Puisqu’il existe de toute évidence un rapport étroit entre la calligraphie et le caractère (sans jeu de mots) de chacun, la graphologie en est la preuve, on doit pouvoir, en faisant évoluer son écriture, faire évoluer sa propre nature en parallèle. C’est ce que pense l’Uruguayen Mario Levrero, et c’est l’exercice dans lequel il se lance, dans le but d’une «amélioration de [son] attention et de la continuité de [sa] pensée». Le résultat sera-t-il là ?
Photo : Notabila
En écrivant sur tout et sur rien, il se dévoile pourtant, il révèle, sans le vouloir vraiment, un être inquiet qui doute beaucoup, se considère comme très moyen. Il ne veut rien dire d’important, pour lui la forme des lettres est ce qui compte, pourtant c’est toute une atmosphère qu’il crée. Malgré lui il se détache de la forme ‒la forme matérielle de ses lettres‒ pour, presque inconsciemment, aborder l’essentiel, l’éternité, ses rapports très personnels avec elle comme avec sa vie, sa famille, ses non-occupations. Il se penche aussi sur le jeu de rôle ambigu entre auteur et lecteur : qui en sait plus que l’autre ?
Et justement, le lecteur est poussé à des réactions qui se complètent ou se contredisent, c’est selon. On ne peut que ressentir une certaine compassion pour cet homme fragile qui assume ses failles, mais en même temps de l’irritation devant sa passivité : ne se complaît-il pas dans cet état de victime ? Pourquoi ne fait-il aucune tentative pour briser, ou au moins relâcher, tous ces liens qui l’immobilisent ?
Tout est fait pour qu’on lise ce(ces) texte(s) au premier degré. Le Levrero narrateur est le Levrero auteur. Mais si l’envie nous prend de rajouter un second degré, le plaisir sera lui aussi doublé, le rôle joué par le chien recueilli par la famille Levrero en est la preuve.
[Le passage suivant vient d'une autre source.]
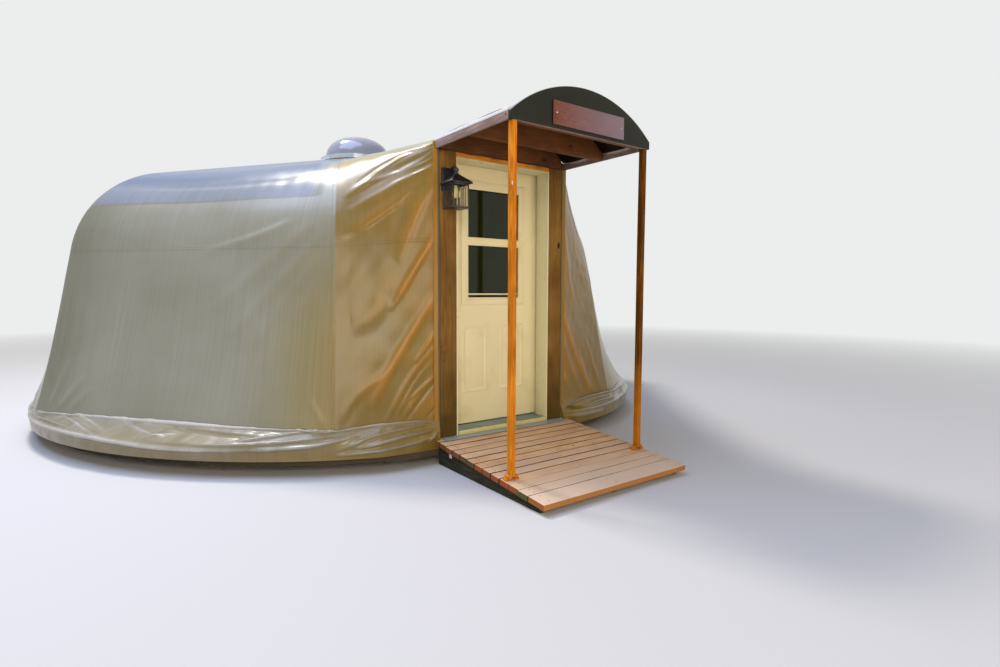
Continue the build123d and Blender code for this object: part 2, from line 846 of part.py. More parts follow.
lantern_x = -(opening_half_width + post_size / 2)
lantern_y = -(front_plane + lantern_stand_off)
lantern_base_height = post_top - lantern_drop
lantern_plate_height = post_top - lantern_plate_drop
glass_top = lantern_base_height + lantern_base_thickness + lantern_glass_height
apex_height = glass_top + lantern_roof_rise
with BuildPart() as lantern_body:
    with BuildSketch(Plane.XY.offset(lantern_base_height)):
        with Locations((lantern_x, lantern_y)):
            Rectangle(2 * lantern_half_width, 2 * lantern_half_width)
    extrude(amount=lantern_base_thickness)
    with BuildSketch(Plane.XY.offset(lantern_base_height + lantern_base_thickness)):
        with Locations((lantern_x, lantern_y)):
            bar_spacing = 2 * lantern_half_width - lantern_bar
            with GridLocations(bar_spacing, bar_spacing, 2, 2):
                Rectangle(lantern_bar, lantern_bar)
    extrude(amount=lantern_glass_height)
    with BuildSketch(Plane.XY.offset(glass_top)):
        with Locations((lantern_x, lantern_y)):
            Rectangle(2 * lantern_eave_half_width, 2 * lantern_eave_half_width)
    with BuildSketch(Plane.XY.offset(apex_height)):
        with Locations((lantern_x, lantern_y)):
            Rectangle(2 * finial_radius, 2 * finial_radius)
    loft(ruled=True)
    with BuildSketch(Plane.XY.offset(apex_height)):
        with Locations((lantern_x, lantern_y)):
            Circle(finial_radius)
    extrude(amount=finial_height)
    with BuildSketch(front_facing(-front_plane)):
        with Locations((lantern_x, lantern_plate_height)):
            Rectangle(lantern_plate[0], lantern_plate[2])
    extrude(amount=lantern_plate[1])
    with BuildSketch(front_facing(-front_plane)):
        with Locations((lantern_x, apex_height + finial_height / 2)):
            Circle(arm_radius)
    extrude(amount=lantern_stand_off)
save(lantern_body.part, "lantern_body")

with BuildPart() as lantern_bulb:
    bulb_centre = glass_top - bulb_drop
    with Locations((lantern_x, lantern_y, bulb_centre)):
        Sphere(bulb_radius)
    with BuildSketch(Plane.XY.offset(bulb_centre)):
        with Locations((lantern_x, lantern_y)):
            Circle(bulb_radius / 2)
    extrude(amount=glass_top - bulb_centre)
save(lantern_bulb.part, "lantern_bulb")
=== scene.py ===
"""The yurt's looks: coated cloth stretched over bent ribs, a rolled skirt, a timber doorway and its deck.

Everything is in metres, with +Z up, the door facing -Y and the origin on the ground under the crown.
Headings round the yurt count from the door, positive towards +X. A run is a distance along the cover's
outline, up from the crease in which the skirt leaves the wall.
"""

import logging
import math
from collections.abc import Callable
from dataclasses import dataclass, replace
from enum import Enum
from functools import partial

import bpy
import numpy as np
from mathutils import Matrix, Vector


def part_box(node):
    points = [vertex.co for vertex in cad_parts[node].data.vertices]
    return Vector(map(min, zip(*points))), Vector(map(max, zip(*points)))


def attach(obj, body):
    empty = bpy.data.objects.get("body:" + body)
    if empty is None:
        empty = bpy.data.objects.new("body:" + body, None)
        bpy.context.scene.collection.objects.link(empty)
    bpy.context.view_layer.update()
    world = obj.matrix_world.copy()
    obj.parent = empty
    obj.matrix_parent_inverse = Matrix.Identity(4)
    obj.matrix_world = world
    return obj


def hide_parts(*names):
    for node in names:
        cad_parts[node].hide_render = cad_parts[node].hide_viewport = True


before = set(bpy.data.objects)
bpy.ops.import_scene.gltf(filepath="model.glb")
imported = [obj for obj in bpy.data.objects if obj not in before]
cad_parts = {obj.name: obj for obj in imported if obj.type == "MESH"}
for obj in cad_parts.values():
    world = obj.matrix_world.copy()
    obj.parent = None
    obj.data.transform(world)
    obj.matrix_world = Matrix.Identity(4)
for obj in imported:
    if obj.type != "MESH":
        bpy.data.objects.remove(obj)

log = logging.getLogger("yurt")

HOUSE = "yurt"
DOOR = "door"
MM = 0.001

Array = np.ndarray
Piece = bpy.types.Object
Socket = bpy.types.NodeSocket
Pair = tuple[float, float]
Triple = tuple[float, float, float]


class Side(Enum):
    """The two halves of the yurt, as seen by someone who faces the door."""

    LEFT = -1
    RIGHT = 1


class Grain(Enum):
    """The way a board's fibres run."""

    ALONG_X = 0
    ALONG_Y = 1
    ALONG_Z = 2


# Tools of the bench


def deselect_all() -> None:
    """Leaves no object selected, in object mode."""
    active = bpy.context.view_layer.objects.active
    if active is not None and active.mode != "OBJECT":
        bpy.ops.object.mode_set(mode="OBJECT")
    bpy.ops.object.select_all(action="DESELECT")


def take_up(obj: Piece) -> None:
    """Makes one object the selected and active one."""
    deselect_all()
    obj.select_set(True)
    bpy.context.view_layer.objects.active = obj


def apply_modifier(obj: Piece, kind: str, **settings: object) -> None:
    """Adds a modifier with these settings and applies it.

    Args:
        obj: The piece that is worked on.
        kind: The modifier's type, such as BEVEL.
        settings: Its properties by name.
    """
    take_up(obj)
    modifier = obj.modifiers.new(kind.lower(), kind)
    for name, value in settings.items():
        setattr(modifier, name, value)
    bpy.ops.object.modifier_apply(modifier=modifier.name)


def subdivide(obj: Piece, cuts: int) -> None:
    """Cuts every face of a piece into a grid, so that it can bend.

    Args:
        obj: The piece.
        cuts: How many cuts each edge gets.
    """
    take_up(obj)
    bpy.ops.object.mode_set(mode="EDIT")
    bpy.ops.mesh.select_all(action="SELECT")
    bpy.ops.mesh.subdivide(number_cuts=cuts)
    bpy.ops.object.mode_set(mode="OBJECT")


def ease_edges(obj: Piece, width: float, segments: int = 2) -> None:
    """Rounds the sharp edges of a piece."""
    apply_modifier(obj, "BEVEL", width=width, segments=segments, limit_method="ANGLE")


def block(low: Triple, high: Triple, eased: float = 0.0) -> Piece:
    """A squared piece between two corners, with eased edges.

    Args:
        low: Its lowest corner.
        high: Its highest corner.
        eased: Radius of its edges, or 0 for sharp ones.

    Returns:
        The piece, with its place in its mesh.
    """
    deselect_all()
    size = Vector(high) - Vector(low)
    bpy.ops.mesh.primitive_cube_add(size=1, location=(Vector(low) + Vector(high)) / 2)
    obj = bpy.context.object
    obj.scale = size
    bpy.ops.object.transform_apply()
    if eased > 0:
        ease_edges(obj, eased)
    return obj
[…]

Premier ou second degré, finalement est-il si important de poser la question ? On peut prendre ce genre de texte comme un journal intime, comme un roman entièrement imaginé, comme une analyse autobiographique ou purement psychologique, «un acte d’autoconstruction», comme il l’écrit lui-même dans un autre de ses textes, le Diario de un canalla, la canaille du titre étant ici aussi Mario Levrero. Un esprit cartésien qui souhaiterait trancher se priverait de la saine liberté que lui offre Mario Levrero. Disons tout simplement que le texte se suffit à lui-même.
Christian ROINAT
Le discours vide de Mario Levrero, traduit de l’espagnol (Uruguay) par Robert Amutio, éd. Noir sur Blanc, 192 p., 14 €. Mario Levrero en espagnol : El discurso vacío / La novela luminosa / Trilogia involuntaria / París / El lugar /El alma de Gardel / La ciudad, ed. Debolsillo Dejen todo en mis manos, ed. Caballo de Troya, Barcelona. Mario Levrero en français : J’en fais mon affaire, éd. L’arbre vengeur.